沈莉沒吃上飯。舅舅說:“我領沈莉到秋林公司逛一逛,趕晚上那趟火車回家。”

從那以後,我盼著沈莉到我家吃頓飯,又怕來了沒有她的凳子。

時隔多年,舅舅住進了哈醫大二院,我到醫院看望他,舅舅還在昏迷之中,皺褶的面孔,沒了昔日的面容,有種心酸湧上心頭。

我看見小方桌上擺著盒飯,我問沈莉說:“莉姐你們還沒吃飯吧?”

她說:“不忙,等等我爸再吃。”

我把身下的凳子讓給她說:“你先吃,都幾點了?”

這時一個病友說話了:“沒見過這樣好的子女,真孝順啊!”

就在第二天夜裡,舅舅停止了呼吸。
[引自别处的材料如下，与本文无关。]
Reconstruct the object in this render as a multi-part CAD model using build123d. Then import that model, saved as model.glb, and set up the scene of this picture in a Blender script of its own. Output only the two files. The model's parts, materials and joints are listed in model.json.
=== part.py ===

沈莉帶著舅舅的骨灰,回到了五常背蔭山。

舅媽在6年前去了南韓,當時舅舅和沈莉堅持一定要留下,舅媽只能帶上了兩個兒子離開了中國。

舅舅的兩個兒子臨走時來過省城,我還訂了一家上擋次的飯店招待了他們。原定沈莉也能趕來,我們給她留了正位。不料鎮上要召開一個重要會議,她又缺席了這頓飯。

過後我想,如果說孝順是她的責任,那麼那把凳子呢?是習慣了嗎?

請把凳子留給她,久久揮之去,讓她好好享受人生晚霞。